Nature of Moral Interest and Motivation.—Yet the interest in the social or the common and progressive realization of these interests may properly be called a distinctive moral interest. The degree of actual objective realization or achievement of these ends, depends upon circumstances and accidents over which the agent has little or no control. The more happily situated individual who succeeds in realizing these ends more largely we may call more fortunate; we cannot call him morally better. The interest in all other interests, the voluntary desire to discover and promote them within the range of one's own capacities, one's own material resources, and the limits of one's own surroundings, is, however, under one's control: it is one's moral self.

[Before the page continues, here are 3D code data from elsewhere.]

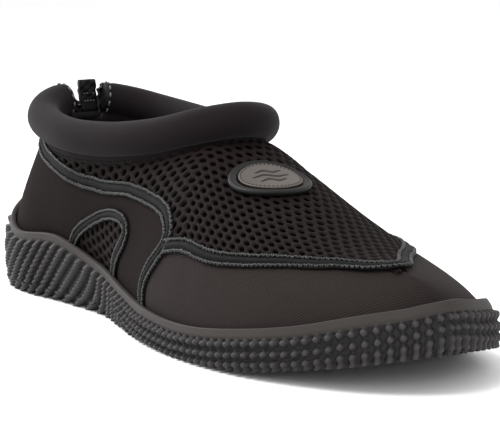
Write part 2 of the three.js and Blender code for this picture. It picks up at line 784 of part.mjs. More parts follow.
const INNER_WALL = NEOPRENE + 3 * CLEARANCE;
const FOAM_LOW = STROBEL_THICKNESS + CLEARANCE;
const COVER_LOW = FOAM_LOW + FOOTBED_FOAM + CLEARANCE;

add("outsole", outsole(), RUBBER);
add("strobel_board", plate(INNER_WALL, 0, STROBEL_THICKNESS), INNER_CLOTH);
add("footbed_foam", plate(INNER_WALL + TAPE_THICKNESS, FOAM_LOW, FOAM_LOW + FOOTBED_FOAM), FOAM);
add("footbed_cover", plate(INNER_WALL + TAPE_THICKNESS, COVER_LOW, COVER_LOW + FOOTBED_COVER), INNER_CLOTH);
add("toe_panel", cutAtSeams(sheet(toePanel(), 0, -NEOPRENE)), NEOPRENE_CLOTH);
add("vamp_mesh", vampSheet(0, -MESH_THICKNESS), MESH_CLOTH);
const liningTop = -MESH_THICKNESS - CLEARANCE;
add("vamp_lining", vampSheet(liningTop, liningTop - LINING_THICKNESS), INNER_CLOTH);
add("toe_seam_tape", toeTape(), TAPE_CLOTH);
for (const [side, word] of [[MEDIAL, "medial"], [LATERAL, "lateral"]]) {
  add("quarter_panel_" + word, largest(quarterPanel(side)), NEOPRENE_CLOTH);
  add("quarter_seam_tape_" + word, quarterTape(side), TAPE_CLOTH);
  add("arch_window_mesh_" + word, windowMesh(side), MESH_CLOTH);
  add("arch_window_tape_" + word, windowTape(side), TAPE_CLOTH);
}
add("collar_cover", collarCover(), NEOPRENE_CLOTH);
add("collar_foam", collarFoam(), FOAM);
add("heel_seam_tape", heelSeamTape(), WEBBING);
const tab = add("heel_pull_tab", pullTab(), WEBBING);
tab.position.copy(TAB_PIVOT);
tab.rotation.y = -THREE.MathUtils.degToRad(TAB_LEAN);
add("badge_base", badgeBase(), BADGE_RUBBER);
add("badge_plate", badgePlate(), BADGE_SATIN);

// The origin is on the ground, under the middle of the shoe's box.
const bounds = new THREE.Box3().setFromObject(shoe);
const origin = bounds.getCenter(new THREE.Vector3()).setZ(bounds.min.z);
for (const mesh of shoe.children) mesh.position.sub(origin);

export default shoe;
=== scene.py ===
"""A low slip-on water shoe of neoprene and mesh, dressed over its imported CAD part.

The shapes are worked out in millimetres in the pattern's own frame and stored in metres.
"""

import math

import bpy
import numpy as np
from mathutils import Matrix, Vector
from mathutils.geometry import delaunay_2d_cdt


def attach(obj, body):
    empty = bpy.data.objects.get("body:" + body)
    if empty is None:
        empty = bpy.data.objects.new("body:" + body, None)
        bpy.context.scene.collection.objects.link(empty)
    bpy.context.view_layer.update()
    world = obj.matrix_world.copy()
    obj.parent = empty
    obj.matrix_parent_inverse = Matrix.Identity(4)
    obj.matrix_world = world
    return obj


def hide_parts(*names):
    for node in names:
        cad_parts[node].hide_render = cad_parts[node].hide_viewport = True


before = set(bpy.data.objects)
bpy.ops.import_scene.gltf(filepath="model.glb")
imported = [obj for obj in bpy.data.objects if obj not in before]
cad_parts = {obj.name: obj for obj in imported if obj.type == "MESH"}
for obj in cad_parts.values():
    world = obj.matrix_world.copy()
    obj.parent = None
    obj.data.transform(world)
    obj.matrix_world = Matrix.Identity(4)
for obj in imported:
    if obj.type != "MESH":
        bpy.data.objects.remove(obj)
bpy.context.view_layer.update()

MM = 0.001
ORIGIN = (-0.6711, 0.4749, 0)
RNG = np.random.default_rng(11)
UP = np.array([0.0, 0.0, 1.0])

# ------------------------------------------------------------------ the pattern's sizes, mm
CLEARANCE = 0.3
SOLE_THICKNESS = 4.5
RAND_WALL = 2.4
RAND_BAND = 3.0
STUD_HEIGHT = 2.0
SOLE_EDGE_BEVEL = 3.0
STUD_PITCH = 4.35
BEAD_PITCH = 2.2
NEOPRENE = 2.4
MESH_THICKNESS = 1.1
LINING_THICKNESS = 0.7
TAPE_WIDTH = 5.4
WINDOW_TAPE_WIDTH = 4.2
COLLAR_RADIUS = 6.8
COLLAR_SPLIT = 14.0
SPLIT_MIDDLE = 1.7
TAB_WIDTH = 7.6
TAB_THICKNESS = 3.0
TAB_LENGTH = 12.0
TAB_LEAN = math.radians(8)
TAB_MIDDLE = 3.9
STROBEL_THICKNESS = 1.4
FOOTBED_FOAM = 4.0
FOOTBED_COVER = 0.9
BADGE_LENGTH = 31.0
BADGE_WIDTH = 23.0
HOLE_PITCH = 4.4
TOE_BEAD_PITCH = 3.4
STUD_LEAN = ((0, 0.1, 0.2, 0.3, 0.42, 0.6), (0.9, 1.1, 1.2, 0.95, 0.5, 0.08))  # by share of the sole
COLUMN_PITCHES = ((0, 0.3, 0.5), (1.65, 1.5, 1.0))  # stud pitches, by share of the sole
SEAM_REACH = 2.6
PATH_STEP = 0.8
COLLAR_STEP = 1.3
BINDING_WIDTH = 3.2
TAB_PIVOT_HEIGHT = 72.1
HEEL_TAPE_ENDS = (0.22, 0.97)  # up the last
HEEL_TAPE_EDGES = (-0.018, 0.006)  # turns
FOOTBED_INSET = 1.8
CAMERA_TARGET = (17.0, 0.0, 45.4)
NEWTON_ROUNDS = 14

# Stations 0 (heel) to 12 (toe), one column for each.
STATIONS = {
    "footX": [-138, -129, -106, -75, -42, -12, 18, 48, 76, 102, 123, 135, 139],
    "footMedial": [0, 17, 25, 24, 25, 34, 43, 47, 46, 39, 28, 15, 4],
    "footLateral": [0, 18, 29, 33, 35, 38, 41, 45, 46, 40, 27, 10, -4],
    "ground": [0, 0, 0, 0, 0, 0, 0, 0, 1, 5, 9, 11.5, 12.5],
    "rand": [42, 32, 26, 28, 21, 15.5, 13, 12.5, 15, 19, 24, 27.5, 30],
    "topX": [-106, -103, -90, -63, -38, -14, 4, 10, 38, 67, 93, 115, 131],
    "topMedial": [0, 14.5, 25.5, 31, 29, 23, 13, 0, -2, -5, -7, -8, -8],
    "topLateral": [0, 16.5, 29, 33, 30, 24, 14, 0, -2, -5, -7, -8, -8],
    "topZ": [70, 68, 64, 61, 61, 64, 69, 71, 58, 47, 41, 39.5, 37],
    "facing": [180, 140, 105, 90, 90, 90, 90, 90, 90, 90, 90, 90, 90],
    "wallOut": [2, 3, 5, 6, 6, 3, 2, 1, 1, 1, 1, 1, 0],
    "wallRise": [25, 25, 24, 24, 24, 24, 24, 24, 22, 20, 18, 17, 16],
    "crownMedial": [6, 8, 8, 5, 6, 14, 20, 30, 30, 26, 19, 9, 0],
    "crownLateral": [6, 8, 8, 5, 6, 12, 18, 24, 24, 21, 16, 8, 0],
    "crownDrop": [24, 24, 22, 20, 18, 12, 6, 0, 0, 0, 0, 1, 5],
    "crownForward": [0, 0, 0, 0, 0, 0, 0, 0, 0, 1, 2, 5, 8],
}
THROAT, TOE, LAPS = 7, 12, 24
MEDIAL, LATERAL = -1, 1

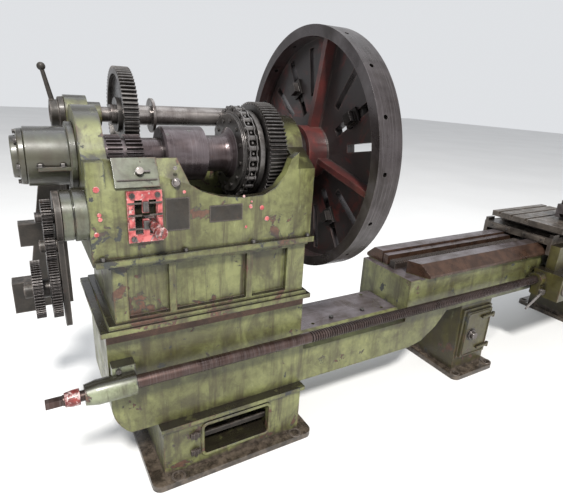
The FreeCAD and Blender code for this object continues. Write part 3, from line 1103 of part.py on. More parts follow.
def make_tail_handwheel():
    right = TAILSTOCK_RIGHT + 10.0
    screw = along_x(TAILSTOCK_RIGHT - 200.0, right + 60.0, 0.0, 0.0, TAIL_SCREW_RADIUS)
    wheel = handle_wheel_y(0.0, 0.0, 0.0, 130.0, 26.0, 4, TAIL_SCREW_RADIUS)
    wheel.rotate(V(0, 0, 0), V(0, 0, 1), -90.0)
    wheel.translate(V(right + 20.0, 0.0, 0.0))
    dial = along_x(right + SLIDE, right + 21.0, 0.0, 0.0, 34.0)
    grip = along_x(right + 45.0, right + 120.0, 0.0, 112.0, 12.0)
    return join([screw, wheel, dial, grip])


def make_quill_lock():
    x = TAILSTOCK_LEFT + 60.0
    stud = along_z(QUILL_RADIUS + 6.0, 130.0, x, 0.0, 10.0)
    hub = along_z(104.0 + SLIDE, 130.0, x, 0.0, 20.0)
    arm = Part.makeCone(8.0, 6.0, 130.0, V(x, 0.0, 120.0), V(0.5, -0.8, 0.35))
    return join([stud, hub, arm])


# ---- fasteners ----------------------------------------------------------------------------------
def make_headstock_screws():
    screws = []
    for x in (GATE_X[0] + 16.0, GATE_X[1] - 16.0):
        for z in (GATE_Z[0] + 14.0, GATE_Z[1] - 14.0):
            screws.append(along_y(GATE_FACE - 2.0, GATE_FACE + 5.0, x, z, 7.0))
    for side in (-1, 1):
        for x in (HEAD_LEFT + 30.0, HEAD_LEFT + 300.0, HEAD_LEFT + 560.0, HEAD_RIGHT - 20.0):
            screws.append(hexagon_z(x, side * (HEADSTOCK_HALF_WIDTH + 11.0), RISER_TOP + 22.0, 9.0, 12.0))
    bolt_x = BED_LEFT + 25.0
    screws.append(along_y(LEADSCREW_Y - 4.0, LEADSCREW_Y + 10.0, bolt_x, LEADSCREW_Z + 57.0, 9.0))
    for x in (GAP_LEFT + 260.0, GAP_RIGHT - 200.0):
        screws.append(hexagon_z(x, -70.0, GAP_FLOOR, 12.0, 11.0))
    return Part.makeCompound(screws)


def hexagon_z(x, y, z, radius, height):
    corners = [(x + a, y + b) for a, b in arc_points(0.0, 0.0, radius, 0.0, 300.0, 5)]
    return prism_z(corners, z, z + height)


PARTS = {
    "bed": make_bed,
    "rack": make_rack,
    "left_pedestal": make_left_pedestal,
    "pedestal_tray": make_pedestal_tray,
    "middle_leg": make_middle_leg,
    "leg_door": make_leg_door,
    "door_knob": make_door_knob,
    "tail_leg": make_tail_leg,
    "riser": make_riser,
    "headstock": make_headstock,
    "rear_bearing_housing": make_rear_bearing_housing,
    "rear_bearing_cap": make_rear_bearing_cap,
    "front_bearing_ring": make_front_bearing_ring,
    "gear_cover": make_gear_cover,
    "cover_pointer": make_cover_pointer,
    "gate_plate": make_gate_plate,
    "shift_handle": make_shift_handle,
    "data_plates": make_data_plates,
    "reverse_boss": make_reverse_boss,
    "back_shaft_bearing": make_back_shaft_bearing,
    "back_gear_lever": make_back_gear_lever,
    "spindle": make_spindle,
    "bull_gear": make_bull_gear,
    "faceplate": make_faceplate,
    "sleeve": make_sleeve,
    "sprocket": make_sprocket,
    "drive_chain": make_drive_chain,
    "back_shaft": make_back_shaft,
    "back_gear": make_back_gear,
    "back_pinion": make_back_pinion,
    "reverse_gear": make_reverse_gear,
    "idler_gear": make_idler_gear,
    "stud_gear_inner": make_stud_gear_inner,
    "stud_gear_outer": make_stud_gear_outer,
    "quadrant": make_quadrant,
    "end_guard": make_end_guard,
    "leadscrew": make_leadscrew,
    "leadscrew_collar": make_leadscrew_collar,
    "leadscrew_bracket": make_leadscrew_bracket,
    "leadscrew_end_bearing": make_leadscrew_end_bearing,
    "saddle": make_saddle,
    "apron": make_apron,
    "halfnut_lever": make_halfnut_lever,
    "apron_handwheel": make_apron_handwheel,
    "cross_slide": make_cross_slide,
    "cross_handle": make_cross_handle,
    "swivel_base": make_swivel_base,
    "top_slide": make_top_slide,
    "top_handle": make_top_handle,
    "tool_post": make_tool_post,
    "post_lever": make_post_lever,
    "tailstock": make_tailstock,
    "quill": make_quill,
    "tail_handwheel": make_tail_handwheel,
    "quill_lock": make_quill_lock,
    "headstock_screws": make_headstock_screws,
}


def origin_shift(shapes):
    """The move that puts the origin on the floor under the middle of the machine's overall box."""
    box = FreeCAD.BoundBox()
    for shape in shapes.values():
        box.add(shape.BoundBox)
    return V(-round(box.Center.x), -round(box.Center.y), SPINDLE_HEIGHT)


def main():
    os.makedirs("parts", exist_ok=True)
    shapes = {name: make() for name, make in PARTS.items()}
    for number in range(4):
        shapes["jaw_%d" % (number + 1)] = make_jaw(number)
    shift = origin_shift(shapes)
    for name, shape in shapes.items():
        shape.translate(shift)
        shape.exportStep("parts/%s.step" % name)
    print("origin moved by", shift)
    return shapes, shift


if __name__ == "__main__":
    main()
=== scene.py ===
"""Looks of the gap-bed facing lathe: worn paint, oily steel and detail round the CAD frame.

Metres, in the frame's own axes. Places are given in millimetres from the spindle axis at the back
of the faceplate rim, which is found from the faceplate's box, and turned into the frame by at().
"""
import json
import math

import bmesh
import bpy
from mathutils import Matrix, Vector


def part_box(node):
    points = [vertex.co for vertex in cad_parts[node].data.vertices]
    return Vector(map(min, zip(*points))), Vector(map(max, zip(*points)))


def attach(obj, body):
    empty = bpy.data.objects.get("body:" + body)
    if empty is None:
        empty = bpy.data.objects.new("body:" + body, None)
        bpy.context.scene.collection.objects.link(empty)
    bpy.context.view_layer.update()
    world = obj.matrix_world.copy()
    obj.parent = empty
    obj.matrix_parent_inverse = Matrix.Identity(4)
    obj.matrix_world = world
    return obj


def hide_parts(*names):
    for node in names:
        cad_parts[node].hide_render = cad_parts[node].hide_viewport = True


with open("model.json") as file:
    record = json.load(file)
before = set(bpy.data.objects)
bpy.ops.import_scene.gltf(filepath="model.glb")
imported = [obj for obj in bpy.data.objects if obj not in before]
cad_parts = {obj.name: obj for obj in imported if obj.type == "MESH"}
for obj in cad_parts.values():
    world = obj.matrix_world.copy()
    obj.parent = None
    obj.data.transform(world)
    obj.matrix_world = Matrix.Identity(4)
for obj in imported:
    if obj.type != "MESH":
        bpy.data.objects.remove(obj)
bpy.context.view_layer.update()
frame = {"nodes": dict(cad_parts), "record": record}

# ---- the frame's own measures -------------------------------------------------------------------
MM = 0.001
FACEPLATE_LOW, FACEPLATE_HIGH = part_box("faceplate")
FACEPLATE_THICKNESS = 0.105
RIM_BACK = FACEPLATE_HIGH.x - FACEPLATE_THICKNESS
AXIS_Y = (FACEPLATE_LOW.y + FACEPLATE_HIGH.y) / 2.0
AXIS_Z = (FACEPLATE_LOW.z + FACEPLATE_HIGH.z) / 2.0
RACK_TO_WAYS = 0.025
WAYS_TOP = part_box("rack")[1].z + RACK_TO_WAYS
FULL_TURN = 2.0 * math.pi


def at(x, y, z):
    """A point given in millimetres from the spindle axis at the back of the faceplate rim."""
    return Vector((RIM_BACK + x * MM, AXIS_Y + y * MM, AXIS_Z + z * MM))


# ---- node materials -----------------------------------------------------------------------------
EDGE_SAMPLES = 4
CORNER_SAMPLES = 6
COAT_ROUGHNESS = 0.18


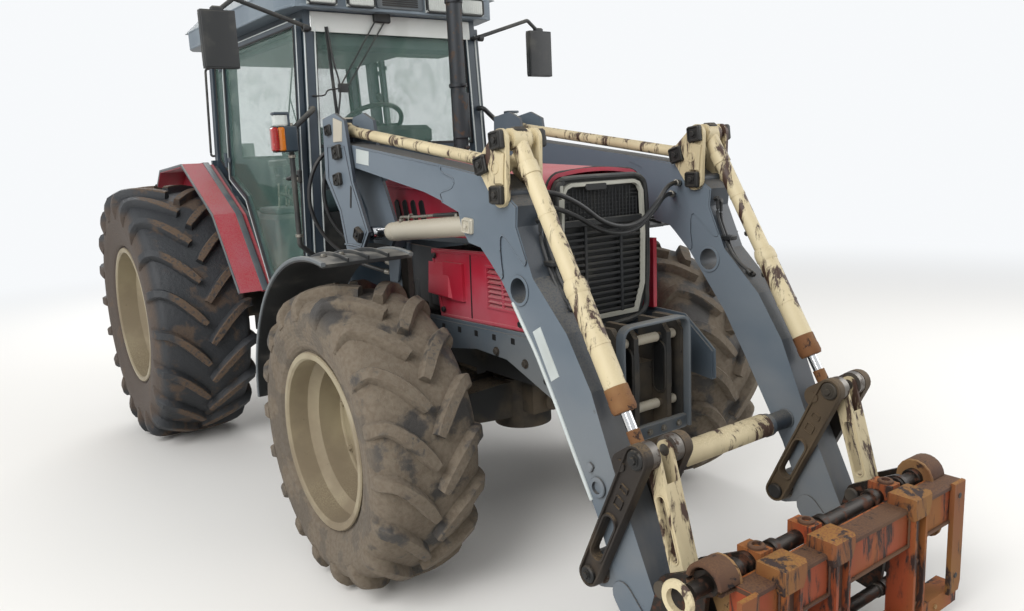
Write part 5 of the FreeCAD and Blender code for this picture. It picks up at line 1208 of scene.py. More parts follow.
@dataclass
class Bonnet:
    """Nose grille, hood trim and side panels, which all ride on the tractor."""

    face_y: float = -3.3663
    half: tuple = ((0.18, 1.7), (0.227, 1.683), (0.257, 1.63), (0.265, 1.45), (0.258, 1.215), (0.205, 1.07))
    divider_z: float = 1.5075
    panel: tuple = ((-2.585, 1.38), (-3.314, 1.4), (-3.312, 1.084), (-2.647, 1.066))
    panel_x: float = 0.372
    slat_pitch: float = 0.016

    def outline(self, shrink: float = 0.0, low: float = 0.0, high: float = 9.0) -> list:
        """Nose outline in the front view, drawn in and kept between two heights."""
        whole = [(x, z) for x, z in self.half] + [(-x, z) for x, z in reversed(self.half)]
        inner = drawn_in(whole, shrink)
        return [(float(x), float(min(max(z, low), high))) for x, z in inner]

    def half_at(self, z: float, shrink: float) -> float:
        """Half width of the nose at a height, less shrink."""
        x, heights = np.array(self.half)[::-1].T
        return float(np.interp(z, heights, x)) - shrink

    def nose(self) -> None:
        """Dark outer bead, pale inner rim with its recess, mesh above and blades below the divider."""
        y = self.face_y
        ring = [(x, y - 0.002, z) for x, z in drawn_in(self.outline(), 0.01)]
        bead = carried(smooth_line(ring + [ring[0]], 5), circle(0.012, 10), up=(0, 1, 0))
        put("nose_bead", Finish.BLACK_PLASTIC, [bead])
        pale = framed(self.outline(), y + 0.003, y - 0.012, 0.02, 0.026)
        put("nose_rim", Finish.NOSE_RIM, [faced(pale)])
        notch = faced(plate(rounded(0.058, 0.013, 0.008) + (-0.045, 1.652), y - 0.016, y - 0.006, 0.003))
        clip = [faced(plate(rounded(0.009, 0.026, 0.005) + (-self.half_at(z, 0.022), z), y - 0.014, y - 0.004, 0.002))
                for z in (1.64, 1.585, 1.47)]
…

The nature and exercise of this interest constitutes then the distinctively moral quality in all good purposes. They are morally good not so far as objectively accomplished and possessed, but so far as cherished in the dominant affections of the person.
The Moral Interest as Final Happiness.—Consequently the true or final happiness of an individual, the happiness which is not at the mercy of circumstance and change of circumstance, lies not in objective achievement of results, but in the supremacy within character of an alert, sincere, and persistent interest in those habits and institutions which forward common ends among men. Mill insisted that quality of happiness was morally important, not quantity. Well, that quality which is most important is the peace and joy of mind that accompanies the abiding and equable maintenance of socialized interests as central springs of action. To one in whom these interests live (and they live to some extent in every individual not completely pathological) their exercise brings happiness because it fulfills his life. To those in whom it is the supreme interest it brings supreme or final happiness. It is not preferred because it is the greater happiness, but in being preferred as expressing the only kind of self which the agent fundamentally wishes himself to be, it constitutes a kind of happiness with which others cannot be compared. It is unique, final, invaluable.[155]